After a decade of learning by doing, Björk was well versed in connecting the musical to the visual. “I realised what it was that connects them. It’s colours, it’s texture, it’s a feeling. But I still think I’ll spend the next 30 years on trying to solve that riddle.” These days, when Björk makes an album, she has a strict plan. “I say, ‘These are the colours; this is the texture.’ That’s why I refer to the album directly in visual shorthand. ‘This is my mushroom album.’ And then everyone around me starts to think I’ve lost the plot,” she says with a grin. “But what I’m saying is that’s what ties it all together. The fourteen songs are very different, but they all have that in common: the underground feeling and the fungal theme.”

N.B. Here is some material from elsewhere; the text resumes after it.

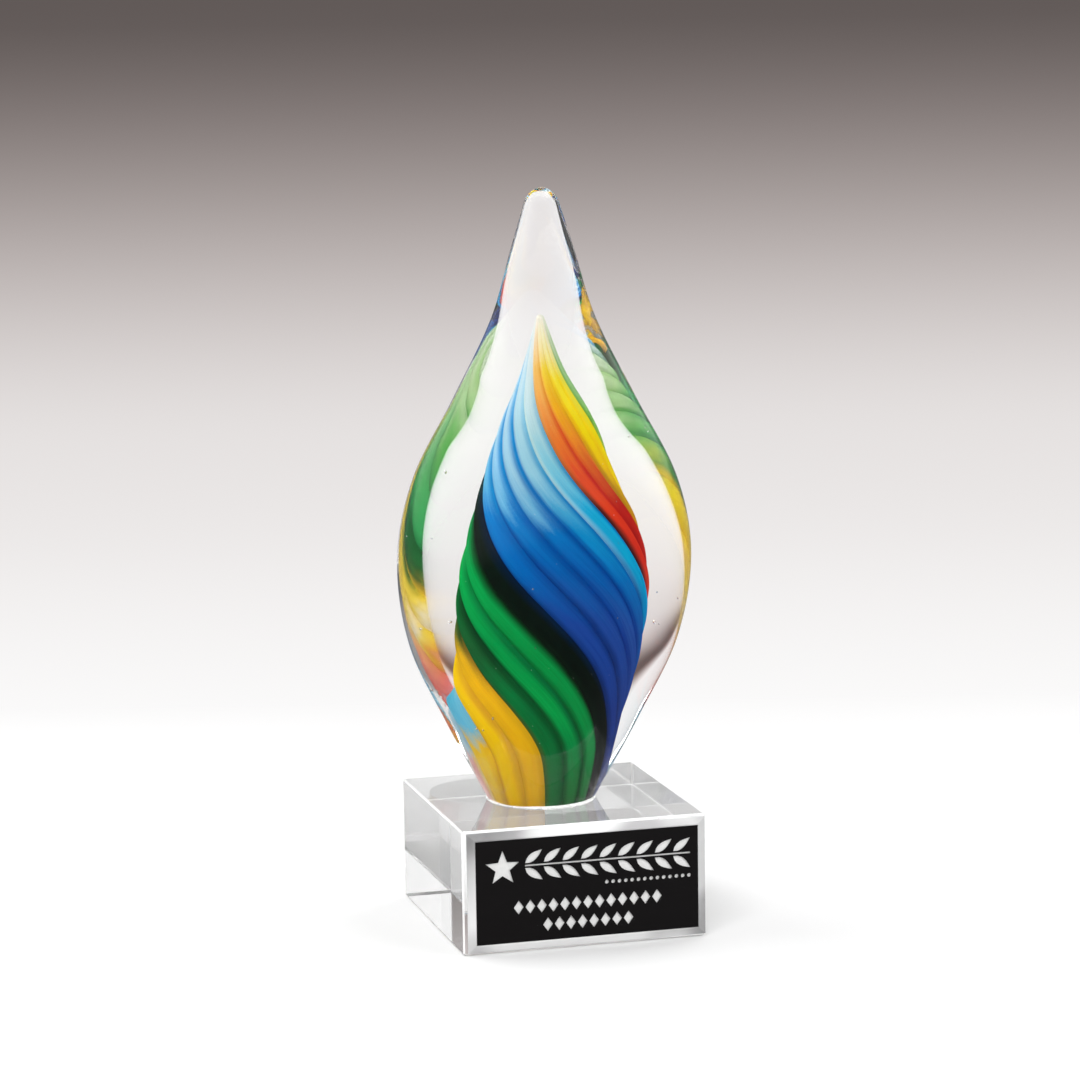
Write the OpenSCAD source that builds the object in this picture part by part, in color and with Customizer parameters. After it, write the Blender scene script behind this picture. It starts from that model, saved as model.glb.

On her new album, Björk features artwork by a young Icelandic photographer and the voices of the Hamrahlíð Choir. “I’m very thankful to the Hamrahlíð Choir for doing this with me,” she interjects. “The conductor told me this was one of the hardest songs they had ever rehearsed. Most choir pieces have four parts, but this song had nine. I think they held something like sixteen rehearsals. They spent their summer working on this song. They had plenty of other things to do, you know.” For Icelandic artists, Björk is in a league of her own, and collaborating with her is an honour. When it comes to the opportunities she affords young artists, Björk is humble. “I decided that I belong on the edge. And I attract musicians and visual artists that are interested in that kind of work. What’s beautiful about reaching this age is that we inadvertently become teachers. People seek you out for your knowledge and experience.” While she appreciates her opportunity to share her experiences, she firmly maintains that it’s very much a two-way street. “You may say that I teach them, but I have to say, no one is as generous in collaboration as people that are just starting out. It’s so much fun, that energy and that high.”